During my search for information, I came across the blog site Free Democracy. This site contains several posts dealing with political and business news, one of which is titled How Carly Lost Her Gender Groove. This piece of work is not a blog, but is actually a repost of an article written for the New York Times. In this article, readers learn about some of the bumps, potholes, and dead ends that prominent CEO, Carleton Fiorina, encountered during her journey to the top.
When it came time to search for non-blog sources, I decided that I would search for three types of information. First, I would look for articles relating to women’s recent successes in business schools and in the business world. Second, I would seek sources that addressed the many struggles, obstacles, myths, and misconceptions that have been associated with women. Finally, I would search for miscellaneous business articles that may or may not be useful to me in the future.
Two articles dealing with women's successes are America’s Top Business Women and As Leaders, Women Rule. America’s Top Business Women came out Forbes magazine and serves to introduce readers to the names, industries, and career histories of some the most prominent female business leaders in the United States. These women include: Judy Lewnt- CFO and Vice President of Merk, Jamie Gorlick- Vice Chairman of Fannie Mae, and Dina Dublon- CFO and Vice President of JP Morgan Chase. The second article, As Leaders, Women Rule, came from Business Week magazine and addresses studies that have found women to be better executive leaders than men. In addition to those two websites, I also found a site the provided me with essential quantitative information. The AACSB site displayed many facts and figures regarding the number of Masters Degrees and college degrees that have been awarded in the United States over the past 50 years.
My second group of sources deals with the downfalls of being a woman in business. The site titled Feminist Research addresses many of the issues that I would like to elaborate on through out the course of the semester. This site touches on topics such as the glass ceiling, and it causes. Most interestingly, this site discusses many of the myths and facts that are associated with business women. The article titled Women and Minority Owned Businesses explains a few of the inequities women face when opening up a new business. The biggest obstacle, according to this article, is obtaining capital. The content of another source, Turning Advantages into Disadvantages, overlaps with a few of the topics found in the articles mentioned above. This particular article does a great job at explaining the barriers that women encounter, and also touches on topics such networking and capital finance.

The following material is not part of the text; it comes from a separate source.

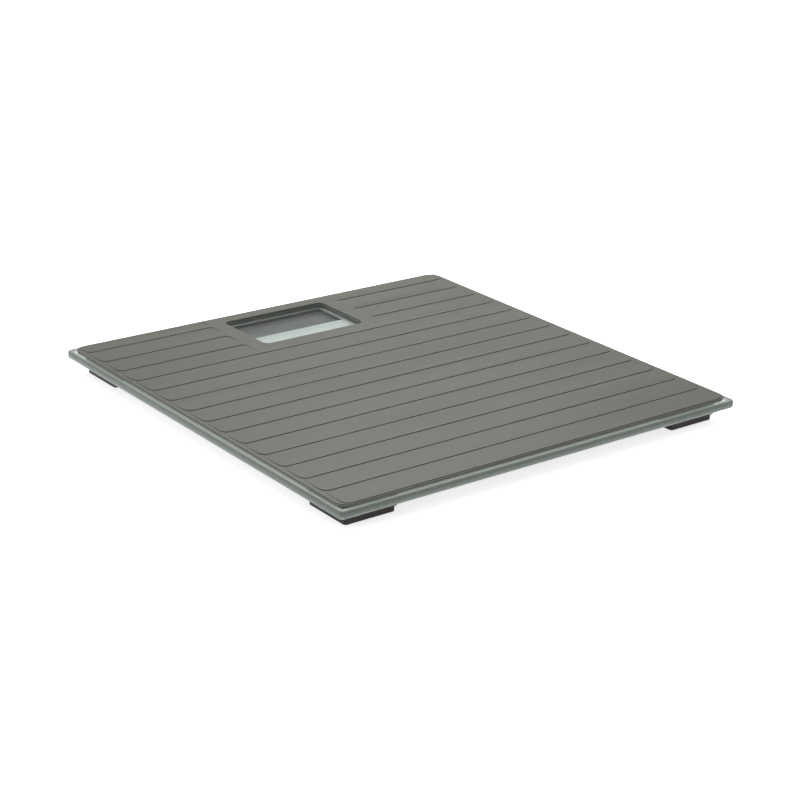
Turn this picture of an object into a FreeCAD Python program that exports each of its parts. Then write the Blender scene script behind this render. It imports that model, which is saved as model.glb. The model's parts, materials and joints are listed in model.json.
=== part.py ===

Finally, my last group of sources consists of miscellaneous articles. Although I originally thought that these articles would be of little use to me, I have found them to be quite useful. For example, the Fortune piece titled Power Portraits contains very little writing and mainly consists of portraits depicting prominent business leaders. These portraits alone inspired me to write my last blog post titled “Where Are All The Women?” The Forbes article titled Don’t Marry a Career Women, was another article that I wasn’t sure what I would do with. Shortly after I discovered it, I used it to write one of my first comments on another blogger's page.